The Freedom of Choice

Over the past five years, the Keep Me Posted campaign has been working hard to retain people’s right to receive paper bills at no extra cost. Now, with 12 countries running the campaign and a number of successes under its belt, it’s spreading its message worldwide.

From September 16 this year, BT altered its policy on customer billing. There was no big fanfare, not much in the papers, and certainly nothing on TV. They stated that if any of their customers wanted to receive their bills on paper, they would have to pay the utility giant £3 for each one. That’s £3 for printing a few sheets of A4, putting them in an envelope and putting it in the post.

In anyone’s view, £3 for a paper bill (on top of the bill itself) is a lot of money. But for the elderly, the poor, the disabled, those without access to the internet, or simply those that feel they shouldn’t be penalised for wanting to receive their bills on paper, it’s at best unfair, at worst financially dangerous.

“We’ve protected over 100,000,000 transactional relationships in the UK alone”

“There are a range of vulnerable people in our society that are told to go online but simply cannot,” says Judith Donovan, Chair of Keep Me Posted, a Europe-wide campaign to give people choice when it comes to receiving bills and statements. “What are you supposed to do if you haven’t got broadband or you have a major disability that means you can’t go online? Or you can’t afford it because you’re unemployed or you’re a student? It’s terribly unfair.”

Understanding the issue

And it’s not just BT that charge for paper bills. Sky (£1.75), TalkTalk (£2) and Virgin Media (£1.75) all penalise their customers who prefer paper rather than online bills, while many high street banks and energy suppliers encourage paperless billing, some even offering cheaper tariffs to their digital-only customers.

For many people, being unable or unwilling to pay for a paper bill isn’t confined to the high charges. Having difficulty accessing their account details and paying the bills can lead to missing payments and running up debt.
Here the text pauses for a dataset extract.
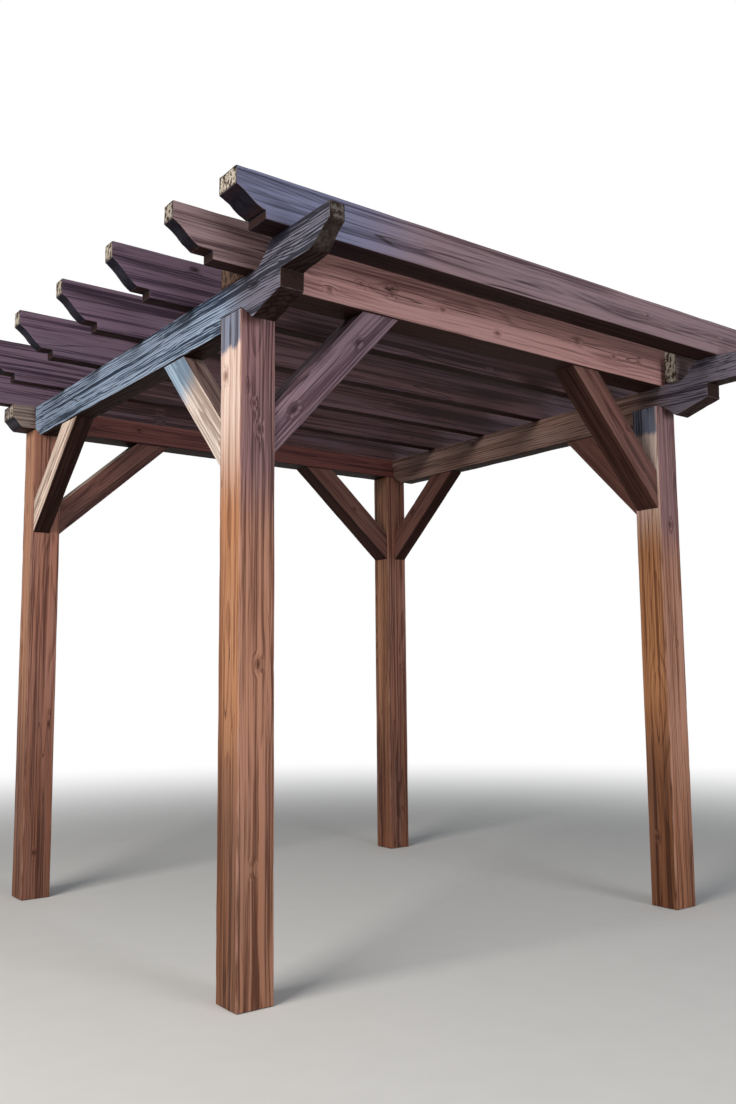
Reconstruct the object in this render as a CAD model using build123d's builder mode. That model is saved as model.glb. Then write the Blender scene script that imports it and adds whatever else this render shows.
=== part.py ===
from build123d import *
import os

os.makedirs("parts", exist_ok=True)

# Frame: X runs along the front, Y from front to back, Z up. The origin is on the floor,
# under the middle of the pergola's overall length and width. All sizes are in millimetres.

# Timber sections
post_side = 150
post_chamfer = 4
side_beam_width = 100
side_beam_depth = 170
front_beam_depth = 200
rafter_width = 70
rafter_depth = 190
first_rafter_width = 120
first_rafter_depth = 160
short_tail_depth = 175
brace_width = 130
side_brace_width = 90
brace_depth = 130

# Plan: distances between post centres, and how far members run past them
bay_width = 2390
bay_depth = 2205
side_beam_overhang = 645
back_beam_overhang = 195
first_rafter_overhang = 280
short_tail_overhang = 395
last_rafter_overhang = 505

# Heights and joints
bearing_height = 2400
front_head_housing = 60
back_head_housing = 50
housing_splay = 80

# Knee braces: run is level and rise is upright, both along the lower edge
front_side_run = 500
front_side_rise = 510
front_cross_run = 595
front_cross_rise = 632
back_side_run = 590
back_side_rise = 510
back_cross_run = 640
back_cross_rise = 560

# Rafters: the first is shorter and thicker and lies out on the raised tails. In the second
# place a short tail lies on each side beam, clear of the front beam, which fills the way between
# them. The rafters follow from there to the last, over the back beam, a little in front of its
# middle, and their tails grow evenly longer.
first_rafter_reach = 342
front_beam_clearance = 25
last_rafter_setback = 15
rafters_behind = 5

# Shaped ends: nose is the upright end face, then an S-curve, a flat and a small upright step.
# The side beams' tails also taper below, rise above, in the gap before the first rafter, and
# thin on their inner side from the step to the nose.
# bend is the radius of each half of an S-curve against the straight distance across both.
bend = 1.6
rafter_nose = 66
rafter_curve_run = 104
rafter_flat = 50
rafter_step = 32
first_rafter_flat = 10
side_nose = 60
side_nose_width = 62
side_curve_run = 124
side_flat = 176
side_step = 67
side_taper = 55
side_rise = 80
side_rise_run = 100
side_rise_clearance = 20
back_nose = 70
back_curve_run = 50

# Derived levels and faces
half_post = post_side / 2
side_top = bearing_height + side_beam_depth
front_head = bearing_height + front_head_housing
back_head = bearing_height + back_head_housing
lap_level = (back_head + side_top) / 2
overall_depth = side_beam_overhang + bay_depth + half_post
front_y = side_beam_overhang - overall_depth / 2
back_y = front_y + bay_depth
post_x = bay_width / 2
outer_x = post_x + half_post
inner_x = post_x - half_post
side_beam_x = outer_x - side_beam_width / 2
tail_top = side_top + side_rise
short_tail_y = front_y - half_post - front_beam_clearance - rafter_width / 2
last_rafter_y = back_y - last_rafter_setback
rafter_pitch = (last_rafter_y - short_tail_y) / rafters_behind
overhang_growth = (last_rafter_overhang - short_tail_overhang) / rafters_behind


def ogee(start, end):
    """Draw an S-curve whose first half bulges to the left of the way from start to end."""
    middle = ((start[0] + end[0]) / 2, (start[1] + end[1]) / 2)
    chord = ((end[0] - start[0]) ** 2 + (end[1] - start[1]) ** 2) ** 0.5
    RadiusArc(start, middle, bend * chord)
    RadiusArc(middle, end, -bend * chord)


def post(x, y, height):
    with BuildPart() as body:
        with BuildSketch(Plane.XY):
            with Locations((x, y)):
                Rectangle(post_side, post_side)
        extrude(amount=height)
        chamfer(body.edges().filter_by(Axis.Z), post_chamfer)
    return body


def side_beam(x_sign):
    """A beam from the raised tail in front to the half lap over the back beam."""
    inner_side = x_sign * (outer_x - side_beam_width)
    nose_side = x_sign * (outer_x - side_nose_width)
    tail_y = front_y - side_beam_overhang
    nose_low = (tail_y, tail_top - side_nose)
    curve_end = (tail_y + side_curve_run, bearing_height + side_taper + side_step)
    step_y = curve_end[0] + side_flat
    rise_low = (short_tail_y - rafter_width / 2 - side_rise_clearance, side_top)
    rise_high = (rise_low[0] - side_rise_run, tail_top)
    with BuildPart() as body:
        with BuildSketch(Plane.YZ.offset(x_sign * side_beam_x - side_beam_width / 2)):
            with BuildLine():
                Polyline(
                    rise_low,
                    (back_y + half_post, side_top),
                    (back_y + half_post, lap_level),
                    (back_y - half_post, lap_level),
                    (back_y - half_post, back_head),
                    (back_y - half_post - housing_splay, bearing_height),
                    (front_y + half_post, bearing_height),
                    (front_y + half_post, front_head),
                    (front_y - half_post, front_head),
                    (front_y - half_post - housing_splay, bearing_height),
                    (step_y, bearing_height + side_taper),
                    (step_y, curve_end[1]),
                    curve_end,
                )
                ogee(curve_end, nose_low)
                Polyline(nose_low, (tail_y, tail_top), rise_high)
                ogee(rise_low, rise_high)
            make_face()
        extrude(amount=side_beam_width)
        with BuildSketch(Plane.XY.offset(bearing_height)):
            with BuildLine():
                Polyline((inner_side, step_y), (inner_side, tail_y), (nose_side, tail_y), close=True)
            make_face()
        extrude(amount=tail_top - bearing_height, mode=Mode.SUBTRACT)
    return body


def front_beam():
    """The deep beam over the front posts; it lies on both side beams."""
    with BuildPart() as body:
        with BuildSketch(Plane.XY.offset(side_top)):
            with Locations((0, front_y)):
                Rectangle(2 * outer_x, post_side)
        extrude(amount=front_beam_depth)
    return body


def back_beam():
    """The beam on the back posts, notched from above for the side beams."""
    end_x = -post_x - back_beam_overhang
    nose_low = (end_x, side_top - back_nose)
    curve_end = (end_x + back_curve_run, back_head)
    with BuildPart() as body:
        with BuildSketch(Plane.XZ.offset(-back_y - half_post)):
            with BuildLine():
                Polyline(
                    (0, side_top),
                    (side_beam_width - outer_x, side_top),
                    (side_beam_width - outer_x, lap_level),
                    (-outer_x, lap_level),
                    (-outer_x, side_top),
                    (end_x, side_top),
                    nose_low,
                )
                ogee(curve_end, nose_low)
                Line(curve_end, (0, back_head))
                mirror(about=Plane.YZ)
            make_face()
        extrude(amount=post_side)
    return body


def tail_lines(inner_end, bottom, depth, overhang, flat):
    """Draw a rafter's lower edge, shaped left end and upper edge, from inner_end and back."""
    top = bottom + depth
    end_x = -post_x - overhang
    nose_low = (end_x, top - rafter_nose)
    curve_end = (end_x + rafter_curve_run, bottom + rafter_step)
    step_x = curve_end[0] + flat
    Polyline((inner_end, bottom), (step_x, bottom), (step_x, curve_end[1]), curve_end)
    ogee(curve_end, nose_low)
    Polyline(nose_low, (end_x, top), (inner_end, top))


def rafter(y, width, depth, bottom, overhang, flat):
    """A rafter with a shaped tail at each end."""
    with BuildPart() as body:
        with BuildSketch(Plane.XZ.offset(-y - width / 2)):
            with BuildLine():
                tail_lines(0, bottom, depth, overhang, flat)
                mirror(about=Plane.YZ)
            make_face()
        extrude(amount=width)
    return body


def short_tail(x_sign):
    """A short piece on a side beam that ends outside it like a rafter."""
    inner_end = side_beam_width - outer_x
    with BuildPart() as body:
        with BuildSketch(Plane.XZ.offset(-short_tail_y - rafter_width / 2)):
            with BuildLine():
                tail_lines(inner_end, side_top, short_tail_depth, short_tail_overhang, rafter_flat)
                Line((inner_end, side_top + short_tail_depth), (inner_end, side_top))
            make_face()
            if x_sign > 0:
                mirror(about=Plane.YZ, mode=Mode.REPLACE)
        extrude(amount=rafter_width)
    return body


def brace_outline(run, rise, top):
    """Outline of a brace from a post face at 0 up to the underside of a beam at top."""
    length = (run**2 + rise**2) ** 0.5
    foot = top - rise
    level_cut = brace_depth * length / rise
    upright_cut = brace_depth * length / run
    return [(0, foot), (run, top), (run - level_cut, top), (0, foot + upright_cut)]


def cross_brace(x_sign, y, run, rise, top):
    """A brace along X, centred on the posts' width."""
    points = [(x_sign * (inner_x - u), z) for u, z in brace_outline(run, rise, top)]
    with BuildPart() as body:
        with BuildSketch(Plane.XZ.offset(-y - brace_width / 2)):
            with BuildLine():
                Polyline(*points, close=True)
            make_face()
        extrude(amount=brace_width)
    return body


def side_brace(x_sign, post_y, y_sign, run, rise):
    """A brace along Y, centred under a side beam."""
    face_y = post_y + y_sign * half_post
    outline = brace_outline(run, rise, bearing_height)
    points = [(face_y + y_sign * u, z) for u, z in outline]
    with BuildPart() as body:
        with BuildSketch(Plane.YZ.offset(x_sign * side_beam_x - side_brace_width / 2)):
            with BuildLine():
                Polyline(*points, close=True)
            make_face()
        extrude(amount=side_brace_width)
    return body


def save(body, label):
    body.part.label = label
    export_step(body.part, f"parts/{label}.step")


for hand, sign in (("left", -1), ("right", 1)):
    save(post(sign * post_x, front_y, front_head), f"front_{hand}_post")
    save(post(sign * post_x, back_y, back_head), f"back_{hand}_post")
    save(side_beam(sign), f"{hand}_side_beam")
    save(
        cross_brace(sign, front_y, front_cross_run, front_cross_rise, side_top),
        f"front_{hand}_cross_brace",
    )
    save(
        cross_brace(sign, back_y, back_cross_run, back_cross_rise, back_head),
        f"back_{hand}_cross_brace",
    )
    save(
        side_brace(sign, front_y, 1, front_side_run, front_side_rise),
        f"front_{hand}_side_brace",
    )
    save(
        side_brace(sign, back_y, -1, back_side_run, back_side_rise),
        f"back_{hand}_side_brace",
    )
    save(short_tail(sign), f"{hand}_short_tail")

save(front_beam(), "front_beam")
save(back_beam(), "back_beam")
first_rafter = rafter(
    front_y - first_rafter_reach,
    first_rafter_width,
    first_rafter_depth,
    tail_top,
    first_rafter_overhang,
    first_rafter_flat,
)
save(first_rafter, "rafter_1")
for index in range(1, rafters_behind + 1):
    rafter_y = short_tail_y + index * rafter_pitch
    overhang = short_tail_overhang + index * overhang_growth
    body = rafter(rafter_y, rafter_width, rafter_depth, side_top, overhang, rafter_flat)
    save(body, f"rafter_{index + 1}")
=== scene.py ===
import math
import random

import bmesh
import bpy
import numpy as np
from mathutils import Matrix, Vector, kdtree, noise


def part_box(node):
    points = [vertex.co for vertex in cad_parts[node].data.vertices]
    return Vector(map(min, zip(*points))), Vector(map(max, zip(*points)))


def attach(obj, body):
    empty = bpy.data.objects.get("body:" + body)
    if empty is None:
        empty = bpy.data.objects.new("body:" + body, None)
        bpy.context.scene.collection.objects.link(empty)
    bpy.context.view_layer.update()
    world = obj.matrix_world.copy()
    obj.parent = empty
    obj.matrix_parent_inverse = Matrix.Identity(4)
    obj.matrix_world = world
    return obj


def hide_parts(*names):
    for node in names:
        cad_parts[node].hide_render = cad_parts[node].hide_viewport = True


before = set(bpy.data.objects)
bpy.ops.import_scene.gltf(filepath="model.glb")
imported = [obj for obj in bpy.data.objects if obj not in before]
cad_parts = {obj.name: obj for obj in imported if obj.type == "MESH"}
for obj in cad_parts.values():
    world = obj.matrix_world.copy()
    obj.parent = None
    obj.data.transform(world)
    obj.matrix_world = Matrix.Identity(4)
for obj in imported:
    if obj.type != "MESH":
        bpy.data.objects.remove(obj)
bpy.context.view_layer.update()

# Lengths are in metres, and a camera's lens and sensor in millimetres. A span is the two values
# between which an effect grows, and where four numbers are given, also its strength at each.

# Camera
EYE = Vector((-3.0433, -4.0164, 1.1383))
HEADING = math.radians(36.87)
PITCH = math.radians(6.751)
ROLL = math.radians(-0.5)
LENS = 33.11
SENSOR = 36.0
FARTHEST = 200.0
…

It can also become a problem when it comes to buying or renting a house, as many banks will only accept an original paper utility bill as proof of identity.

“Another problem is understanding what can be very complex statements,” says Judith. “We did a very big study in 2015 with 3,000 people, in which we sent half of them a bank statement in print and half the same statement online, then asked them questions about it. We found that 83% of the paper statement people got the answers right, while only 32% of the online statement people did.”

100,000,000 transactions and counting

A few months ago, the Keep Me Posted campaign celebrated its fifth birthday with a reception at the Welsh Assembly. In those five years, Keep Me Posted has gone from a small UK-only campaign to a vast global network of countries, each lobbying their respective politicians, charities and industry bodies to get behind the campaign and galvanise public support for changing the law around businesses and organisations either making customers pay for paper bills or taking the choice away altogether.

“We’re starting to make some real inroads with the service providers.” says Judith, “Many of these companies have agreed to receive our best practice mark of distinction, which means they agree not to take paper away or charge for it. So far, we’ve protected over 100,000,000 transactional relationships in the UK alone.”

The European view

One major development in the Keep Me Posted campaign over the past few years is the amount of different countries that have taken it up. As well as Keep Me Posted UK, there’s the overall Keep Me Posted EU campaign, which campaigns for all member states of the European Union by seeking to influence the European Parliament.

There are also 12 country campaigns, each one tackling the specific issues in their country around making sure people have a choice when it comes to how they receive their bills. These countries include Germany, France, Ireland, Slovenia, Spain, Austria, Belgium and Finland, as well as North America, Canada and Australia.

“It’s certainly a growing movement, with different approaches in different countries,” says David Gold, Director of Public Affairs & Policy at Royal Mail and founder of Keep Me Posted. “Many European countries target their efforts at the institutions of Europe by trying to influence legislation and regulations. For instance, Spain target their politicians, as well as MEPs in the European Parliament, looking for any opportunity to keep raising the point that this is about choice.”

Across Europe, there are widely different attitudes towards paper bills and statements. While countries such as Germany have a strong belief that people should be able to easily access their information and have everything available on paper, other countries are quickly becoming digital-only, with governments as well as big business expecting everything to be done online.

“Across the EU there is a feeling that if you open a new account you won’t be offered the opportunity to receive print statements,” says David. “There’s an assumption that you’ll do everything online. But there are success stories. As a result of the campaign, it’s now against the law to charge you extra for paper in Spain.”

A campaign in every country

The ambition for Keep Me Posted is for every major country to have their own campaign, working hard to make sure that people all over the world retain their freedom of choice when it comes to how they are communicated with. Being exclusively online may work for some people, but for others it creates a huge amount of problems that can cause real hardship.

“This is all about giving people choice, which is something I believe we all cherish,” says David. “This is particularly relevant in the countries where technology is rapidly being adopted, because if we don’t move quickly it’ll be difficult to reverse the trend.”